**Exercise details**
Lift out, unaltered, the lines of the material below between the line holding "The OpenSCAD and" and the line holding "bpy.context.scene.camera = camera", counting both.

**Exercise materials**
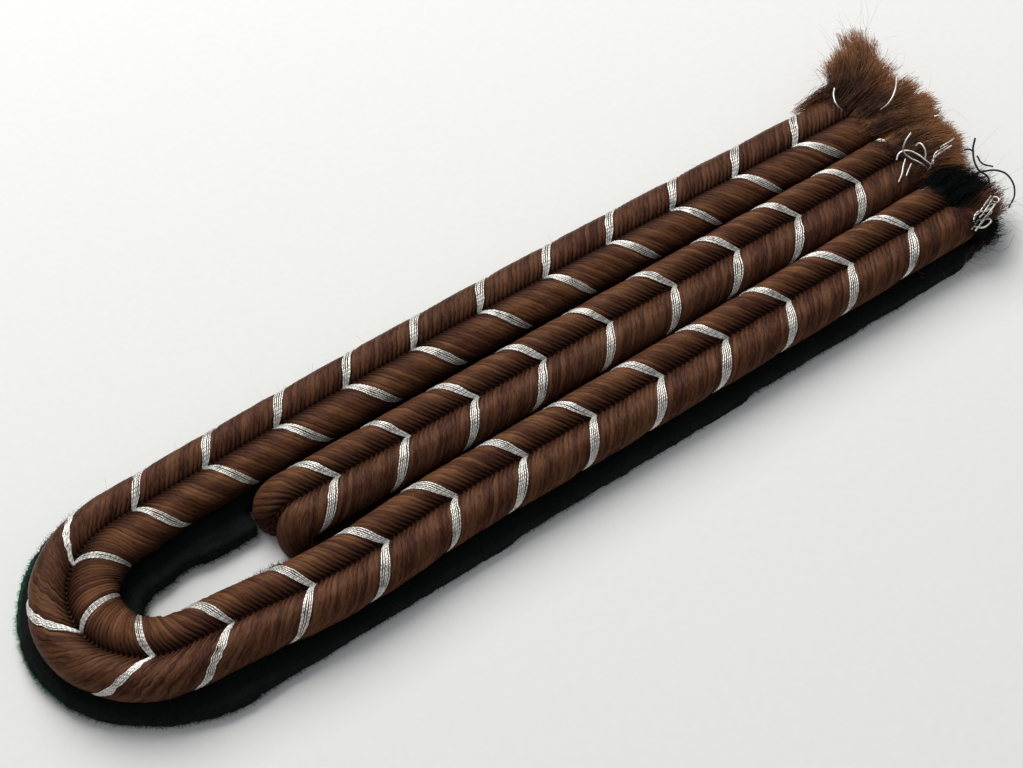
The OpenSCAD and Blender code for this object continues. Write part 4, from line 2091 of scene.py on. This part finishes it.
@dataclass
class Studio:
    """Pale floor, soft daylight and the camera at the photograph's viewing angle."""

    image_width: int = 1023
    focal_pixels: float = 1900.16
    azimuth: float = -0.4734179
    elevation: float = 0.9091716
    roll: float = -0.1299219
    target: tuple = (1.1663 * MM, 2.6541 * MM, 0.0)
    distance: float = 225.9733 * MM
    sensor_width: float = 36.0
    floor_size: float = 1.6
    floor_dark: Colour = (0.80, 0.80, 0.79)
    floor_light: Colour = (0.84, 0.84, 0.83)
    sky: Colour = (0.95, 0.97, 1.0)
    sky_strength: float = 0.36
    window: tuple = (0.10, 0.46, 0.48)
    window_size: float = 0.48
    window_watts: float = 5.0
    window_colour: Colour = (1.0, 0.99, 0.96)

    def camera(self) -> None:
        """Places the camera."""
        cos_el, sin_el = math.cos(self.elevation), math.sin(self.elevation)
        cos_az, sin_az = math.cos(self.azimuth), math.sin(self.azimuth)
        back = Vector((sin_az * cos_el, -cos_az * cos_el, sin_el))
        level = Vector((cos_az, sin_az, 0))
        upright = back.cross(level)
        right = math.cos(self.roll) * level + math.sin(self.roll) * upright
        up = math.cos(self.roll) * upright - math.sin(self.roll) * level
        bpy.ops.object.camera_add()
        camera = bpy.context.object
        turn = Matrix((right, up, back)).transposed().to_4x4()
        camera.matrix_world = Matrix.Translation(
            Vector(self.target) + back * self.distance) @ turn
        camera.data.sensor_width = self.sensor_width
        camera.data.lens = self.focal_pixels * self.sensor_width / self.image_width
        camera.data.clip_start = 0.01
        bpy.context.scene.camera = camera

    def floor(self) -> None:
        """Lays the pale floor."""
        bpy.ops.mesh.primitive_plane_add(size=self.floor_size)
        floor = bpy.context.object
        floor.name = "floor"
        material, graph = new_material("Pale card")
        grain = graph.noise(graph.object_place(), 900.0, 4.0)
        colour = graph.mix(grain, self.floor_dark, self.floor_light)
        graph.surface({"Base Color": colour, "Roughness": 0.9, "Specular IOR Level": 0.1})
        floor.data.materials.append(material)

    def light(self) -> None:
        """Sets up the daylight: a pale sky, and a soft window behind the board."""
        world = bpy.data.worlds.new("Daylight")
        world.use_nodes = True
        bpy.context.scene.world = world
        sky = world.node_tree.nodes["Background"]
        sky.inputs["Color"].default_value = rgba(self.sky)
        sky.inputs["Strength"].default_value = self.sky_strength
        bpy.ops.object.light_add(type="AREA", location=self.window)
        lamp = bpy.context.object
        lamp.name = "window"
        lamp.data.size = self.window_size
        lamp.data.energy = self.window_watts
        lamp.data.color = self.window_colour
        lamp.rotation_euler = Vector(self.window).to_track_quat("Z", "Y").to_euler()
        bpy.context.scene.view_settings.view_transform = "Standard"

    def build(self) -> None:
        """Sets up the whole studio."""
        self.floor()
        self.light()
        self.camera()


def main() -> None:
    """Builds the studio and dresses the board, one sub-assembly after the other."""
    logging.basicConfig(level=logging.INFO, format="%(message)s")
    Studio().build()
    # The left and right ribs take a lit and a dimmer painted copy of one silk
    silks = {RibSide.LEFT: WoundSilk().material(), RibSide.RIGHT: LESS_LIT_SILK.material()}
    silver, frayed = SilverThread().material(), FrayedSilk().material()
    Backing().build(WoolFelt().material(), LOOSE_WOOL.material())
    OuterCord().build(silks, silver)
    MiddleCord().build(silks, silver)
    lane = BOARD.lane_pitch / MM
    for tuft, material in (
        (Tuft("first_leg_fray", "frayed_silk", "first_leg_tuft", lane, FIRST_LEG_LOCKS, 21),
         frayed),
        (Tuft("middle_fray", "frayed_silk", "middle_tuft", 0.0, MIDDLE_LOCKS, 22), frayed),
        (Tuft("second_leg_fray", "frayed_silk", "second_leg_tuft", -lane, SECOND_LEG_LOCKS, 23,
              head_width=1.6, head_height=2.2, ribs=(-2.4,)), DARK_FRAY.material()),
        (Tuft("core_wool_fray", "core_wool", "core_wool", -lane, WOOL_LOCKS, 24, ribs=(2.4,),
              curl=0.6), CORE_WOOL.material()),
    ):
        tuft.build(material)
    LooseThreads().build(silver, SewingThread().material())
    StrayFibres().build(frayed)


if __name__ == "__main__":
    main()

...

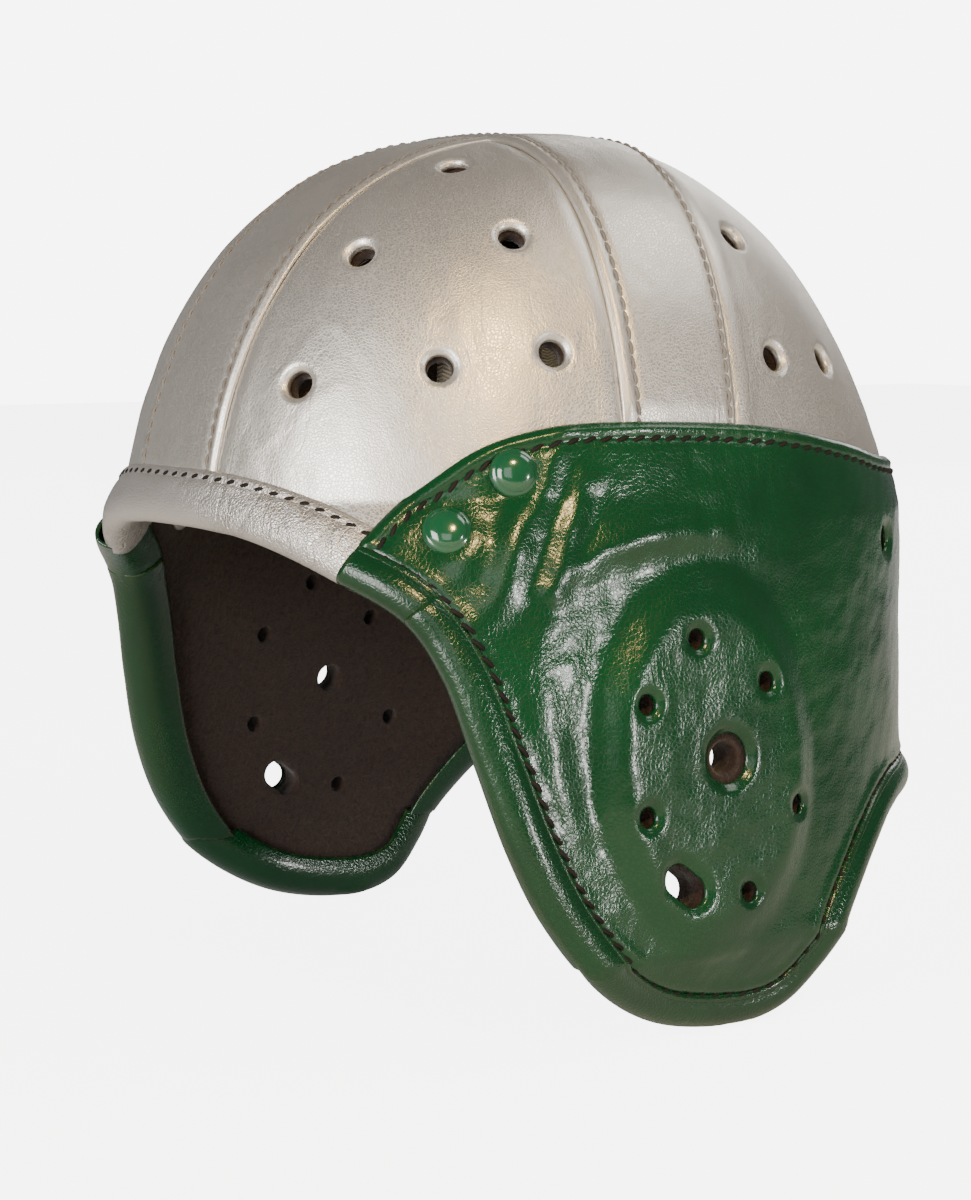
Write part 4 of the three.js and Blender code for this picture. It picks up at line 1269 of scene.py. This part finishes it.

==

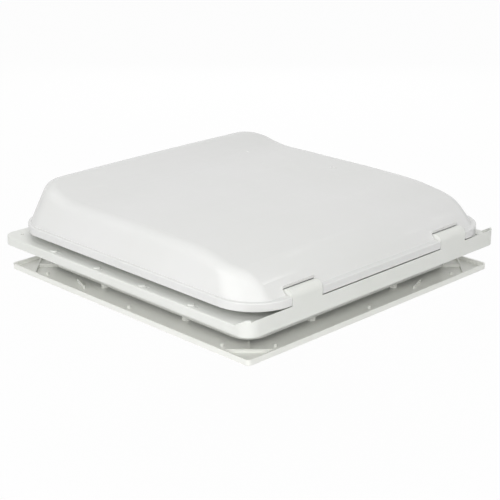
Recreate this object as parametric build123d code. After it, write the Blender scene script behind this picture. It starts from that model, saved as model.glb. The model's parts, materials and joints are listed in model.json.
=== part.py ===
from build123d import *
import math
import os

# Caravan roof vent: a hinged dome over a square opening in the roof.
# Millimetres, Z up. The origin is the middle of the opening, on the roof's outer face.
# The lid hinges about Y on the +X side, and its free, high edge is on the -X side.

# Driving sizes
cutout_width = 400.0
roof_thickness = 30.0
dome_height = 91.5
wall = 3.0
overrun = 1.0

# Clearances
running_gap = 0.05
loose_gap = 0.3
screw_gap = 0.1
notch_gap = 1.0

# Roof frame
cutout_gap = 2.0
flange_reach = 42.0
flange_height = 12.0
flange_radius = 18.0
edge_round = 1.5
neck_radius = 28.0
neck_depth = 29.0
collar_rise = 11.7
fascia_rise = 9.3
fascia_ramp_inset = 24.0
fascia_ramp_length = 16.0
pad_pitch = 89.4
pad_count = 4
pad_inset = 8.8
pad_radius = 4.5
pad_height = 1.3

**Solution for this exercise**
The OpenSCAD and Blender code for this object continues. Write part 4, from line 2091 of scene.py on. This part finishes it.
@dataclass
class Studio:
    """Pale floor, soft daylight and the camera at the photograph's viewing angle."""

    image_width: int = 1023
    focal_pixels: float = 1900.16
    azimuth: float = -0.4734179
    elevation: float = 0.9091716
    roll: float = -0.1299219
    target: tuple = (1.1663 * MM, 2.6541 * MM, 0.0)
    distance: float = 225.9733 * MM
    sensor_width: float = 36.0
    floor_size: float = 1.6
    floor_dark: Colour = (0.80, 0.80, 0.79)
    floor_light: Colour = (0.84, 0.84, 0.83)
    sky: Colour = (0.95, 0.97, 1.0)
    sky_strength: float = 0.36
    window: tuple = (0.10, 0.46, 0.48)
    window_size: float = 0.48
    window_watts: float = 5.0
    window_colour: Colour = (1.0, 0.99, 0.96)

    def camera(self) -> None:
        """Places the camera."""
        cos_el, sin_el = math.cos(self.elevation), math.sin(self.elevation)
        cos_az, sin_az = math.cos(self.azimuth), math.sin(self.azimuth)
        back = Vector((sin_az * cos_el, -cos_az * cos_el, sin_el))
        level = Vector((cos_az, sin_az, 0))
        upright = back.cross(level)
        right = math.cos(self.roll) * level + math.sin(self.roll) * upright
        up = math.cos(self.roll) * upright - math.sin(self.roll) * level
        bpy.ops.object.camera_add()
        camera = bpy.context.object
        turn = Matrix((right, up, back)).transposed().to_4x4()
        camera.matrix_world = Matrix.Translation(
            Vector(self.target) + back * self.distance) @ turn
        camera.data.sensor_width = self.sensor_width
        camera.data.lens = self.focal_pixels * self.sensor_width / self.image_width
        camera.data.clip_start = 0.01
        bpy.context.scene.camera = camera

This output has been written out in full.